Le jour anniversaire de la libération d’Auschwitz où si peu de Juifs qui y arrivèrent furent libérés, n’est pas un jour de réjouissance pour nous vieux enfants rescapés d’un immense naufrage. Nous assumons cet anniversaire comme celui de la Shoah qui est désormais commémoré internationalement à l’échelle du monde entier parce que ce fut un évènement exceptionnel que cette tentative de meurtre collectif, tentative aux deux tiers réussie de l’extermination d’un peuple si ancien et si méritant par un peuple qui était apparemment l’un des plus avancés et des plus civilisés.

Chacune de nos mémoires individuelles de la Shoah va s’éteindre, soufflée comme une bougie par le passage du temps. Mais nous sommes assurés que la connaissance et la conscience de la Shoah qui sont notre lumière collective ne s’éteindront pas. Elles continueront à brûler et à éclairer l’histoire et les générations à venir. Mais la flamme de l’histoire et de la mémoire nécessite des phares comme Yad Vashem à Jérusalem, comme le Musée Fédéral de l’Holocauste à Washington, comme le Mémorial de Berlin et comme le Mémorial de la Shoah à Paris qui est le doyen de ces phares, puisque créé il a 70 ans en avril prochain à Grenoble dans la clandestinité, mais sous l’occupation bienveillante des Italiens.

Ces dernières années ont vu s’illuminer en France d’autres phares grâce à la Fondation pour la Mémoire  de la Shoah entre autres le CERCIL à Orléans devenu le Mémorial des Enfants du Vel d’Hiv, le Mémorial de Drancy enfin à la place où il se devait d’être, face à l’ancien camp de déportation et le Mémorial du Camp des Milles qui jouera dans la région Provence-Côte d’Azur et bien au-delà un rôle remarquable de formation citoyenne.

Ce n’est pas une coïncidence si c’est en France que se sont le plus multipliés les mémoriaux, les plaques commémorant le sort des juifs et surtout des enfants juifs déportés, les stèles rappelant la tragédie des rafles, les mémoires des déportés et des enfants cachés, les ouvrages historiques sur la Shoah ou les œuvres filmées ; c’est parce que la population française qui a succédé aujourd’hui à celle d’il y a 70 ans lui ressemble en cela qu’elle se refuse à oublier qui furent les victimes  et qui furent les bourreaux, de même que la population qui l’a précédée se refusait à participer à la persécution des Juifs et, au contraire, leur a courageusement tendu une main secourable contre la coalition anti-juive du Reich hitlérien et de l’État Français de Vichy  permettant la survie de 240 000 Juifs – ¾ des Juifs de France et en ce qui concerne les enfants à 59 000 d’entre eux d’échapper aux arrestations, tandis que 11 000 étaient déportés dans les centres d’extermination.
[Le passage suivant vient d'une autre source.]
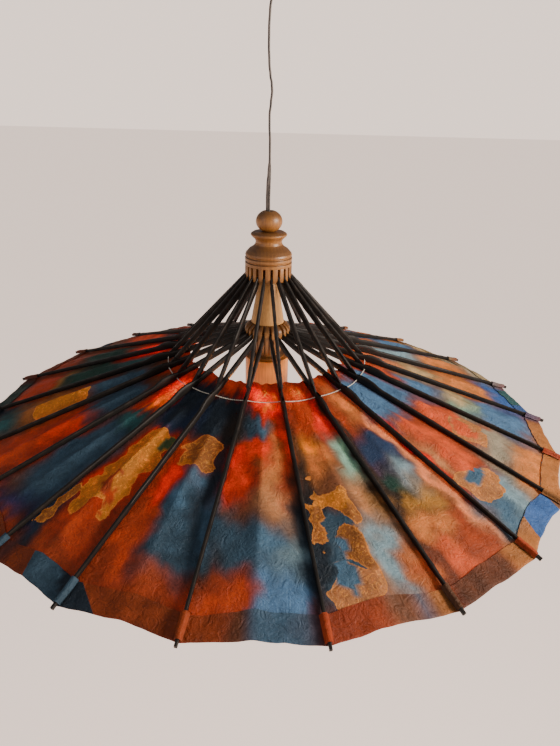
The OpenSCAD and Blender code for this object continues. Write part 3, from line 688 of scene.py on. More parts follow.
# ---------------------------------------------------------------- ribs and stretchers
def bamboo_tree(material):
    """Geometry nodes for a split-bamboo strip along +X: a rounded bar that tapers to its tip, with a
    narrow root, a hump, and the knuckles where the cane's joints were."""
    tree = bpy.data.node_groups.new("bamboo_strip", "GeometryNodeTree")
    for name in ("Length", "Width", "Tip Width", "Root Width", "Back", "Tip Back", "Belly", "Tip Belly",
                 "Hump", "Hump At", "Taper From", "Knuckle Gap", "Seed"):
        tree.interface.new_socket(name, in_out="INPUT", socket_type="NodeSocketFloat")
    tree.interface.new_socket("Geometry", in_out="OUTPUT", socket_type="NodeSocketGeometry")
    given = add(tree, "NodeGroupInput").outputs
    end = add(tree, "ShaderNodeCombineXYZ", {"X": given["Length"]})
    line = add(tree, "GeometryNodeCurvePrimitiveLine", {"End": end.outputs[0]})
    fine = add(tree, "GeometryNodeResampleCurve", {"Curve": line.outputs[0], "Count": 110})
    square = add(tree, "GeometryNodeCurvePrimitiveQuadrilateral", {"Width": 2.0, "Height": 2.0})
    rounded = add(tree, "GeometryNodeFilletCurve", {"Curve": square.outputs[0], "Radius": 0.42, "Count": 2},
                  mode="POLY")
    bar = add(tree, "GeometryNodeCurveToMesh",
              {"Curve": fine.outputs[0], "Profile Curve": rounded.outputs[0], "Fill Caps": True})
    at = add(tree, "ShaderNodeSeparateXYZ", {0: add(tree, "GeometryNodeInputPosition").outputs[0]}).outputs
    taper = add(tree, "ShaderNodeMapRange",
                {"Value": at["X"], "From Min": given["Taper From"], "From Max": given["Length"]}).outputs[0]
    width = add(tree, "ShaderNodeMix", {0: taper, 2: given["Width"], 3: given["Tip Width"]}).outputs[0]
    rooted = add(tree, "ShaderNodeMapRange",
                 {"Value": at["X"], "From Min": 8 * MM, "From Max": 12 * MM}).outputs[0]
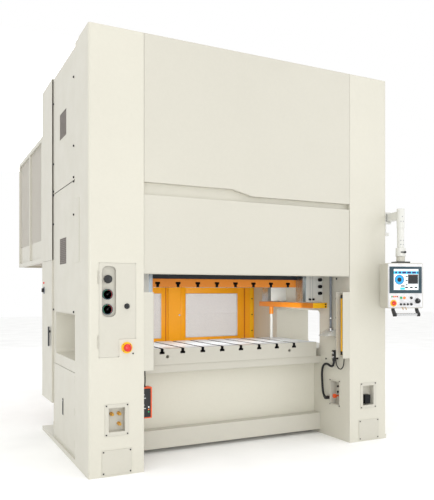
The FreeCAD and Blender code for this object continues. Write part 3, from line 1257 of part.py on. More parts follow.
def screws():
    """Every visible screw head on the fixed covers and guide blocks."""
    heads = []
    seat = f"({OUTER} - cover_inset + cover_thickness)"
    rows = ("upper_cover_top - screw_drop", "upper_cover_bottom + screw_rise",
            "upper_cover_bottom + screw_edge", "lower_cover_top - screw_edge / 4",
            "lower_cover_bottom + screw_middle", "lower_cover_bottom + screw_edge / 2")
    for side in (-1, 1):
        for y in ("front_post_back + screw_inset", "side_back - screw_edge"):
            for z in rows:
                heads.append(hex_screw("x", (f"{side} * {seat}", y, z), "cover_screw_radius",
                                       "cover_screw_height", side))
        for i in range(3):
            place = (f"{side} * ({INNER} - cap_screw_inset)", "-gib_face - gib_depth",
                     f"gib_bottom + cap_screw_rise + {i} * cap_screw_spacing")
            heads.append(hex_screw("y", place, "cap_screw_radius", "cap_screw_height", -1))
        for i in range(2):
            place = (f"{side} * ({INNER} - foot_screw_inset - {i} * foot_screw_spacing)",
                     "-gib_face - gib_depth", "gib_bottom + foot_screw_rise")
            heads.append(hex_screw("y", place, "foot_screw_radius", "cap_screw_height / 2", -1))
    z_recess = ("recess_bottom", "recess_bottom + recess_height")
    z_base = ("base_cover_bottom", "base_cover_bottom + base_cover_height")
    plates = (("recess_left", "recess_width", z_recess, "recess_sheet"),
              ("right_recess_left", "recess_width", z_recess, "recess_sheet"),
              ("base_cover_left", "base_cover_width", z_base, "sheet"),
              ("right_base_cover_left", "base_cover_width", z_base, "sheet"))
    for left, width, z, thickness in plates:
        for x in ring_span((left, f"{left} + {width}"), "(-plate_screw_inset)"):
            for height in ring_span(z, "(-plate_screw_inset)"):
                heads.append(hex_screw("y", (x, f"{FRONT} - {thickness}", height), "plate_screw_radius",
                                       "plate_screw_height", -1))
    node("cap_screws", group(heads))


# ---------------------------------------------------------------- build and write
def build():
    upright(-1)
    upright(1)
    bed()
    bolster()
    crown()
    drive()
    slide()
    gibs()
    upper_front_panel()
    front_slide_guard()
    side_covers()
    service_doors()
    rear_housing()
    cage()
    cabinet()
    rear_guard()
    light_curtains()
    side_rail()
    conduit()
    cables()
    control_door()
    gauge_panel()
    emergency_stop()
    lower_fittings()
    pendant()
    screws()


def write():
    doc.recompute()
    for item in doc.Objects:
        if "Invalid" in item.State or "Error" in item.State:
            raise RuntimeError(f"{item.Name} {item.Label} failed: {item.State}")
    os.makedirs("parts", exist_ok=True)
    for item in NODES:
        shape = item.Shape
        if shape.isNull() or not shape.isValid() or not shape.Solids:
            raise RuntimeError(f"{item.Label} has no valid solid")
    for item in NODES:
        item.Shape.exportStep(f"parts/{item.Label}.step")
    print(len(NODES), "nodes")


build()
write()
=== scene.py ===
"""Looks of the straight-side stamping press: finishes for every CAD node and the finely made pieces
that sit on them. Metres, +Z up, front towards -Y."""

import math

import bmesh
import bpy
from mathutils import Matrix, Vector


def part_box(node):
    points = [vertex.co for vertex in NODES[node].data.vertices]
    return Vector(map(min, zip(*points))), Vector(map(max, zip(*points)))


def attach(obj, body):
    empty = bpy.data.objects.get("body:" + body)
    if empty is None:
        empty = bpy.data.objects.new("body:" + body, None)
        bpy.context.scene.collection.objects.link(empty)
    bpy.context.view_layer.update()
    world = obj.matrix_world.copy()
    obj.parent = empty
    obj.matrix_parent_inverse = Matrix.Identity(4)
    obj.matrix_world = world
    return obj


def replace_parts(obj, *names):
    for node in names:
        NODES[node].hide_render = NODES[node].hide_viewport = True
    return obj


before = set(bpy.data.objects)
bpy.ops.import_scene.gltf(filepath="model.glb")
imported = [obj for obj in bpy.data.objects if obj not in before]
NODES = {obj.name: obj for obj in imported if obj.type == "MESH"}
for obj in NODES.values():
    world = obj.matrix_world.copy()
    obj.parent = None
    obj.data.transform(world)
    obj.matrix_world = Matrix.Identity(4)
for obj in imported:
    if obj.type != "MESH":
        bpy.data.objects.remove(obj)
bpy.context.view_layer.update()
FRONT = -0.832
INNER_WALL = 1.0305
SIDES = {-1: "left", 1: "right"}
TO_FRONT = (0, -1, 0)
UP = (0, 0, 1)
SOFTEN_OVER = 0.6  # radians between faces
SMOOTH_UNDER = 35.0  # degrees between faces


# ---------------- node materials
def tone(code, gain=1.0):
    """A linear colour from a six-digit sRGB code."""
    shares = [int(code[i:i + 2], 16) / 255 for i in (0, 2, 4)]
    linear = [s / 12.92 if s <= 0.04045 else ((s + 0.055) / 1.055) ** 2.4 for s in shares]
    return (*[min(1.0, c * gain) for c in linear], 1.0)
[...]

Le dernier des survivants de la Shoah en France sera l’un de ces 59 000 enfants préservés certes par la volonté de leurs parents et des organisations juives qui luttaient pour les sauver, mais aussi et surtout par un environnement humain ayant généralement intégré dans son comportement les valeurs morales du christianisme et de la République.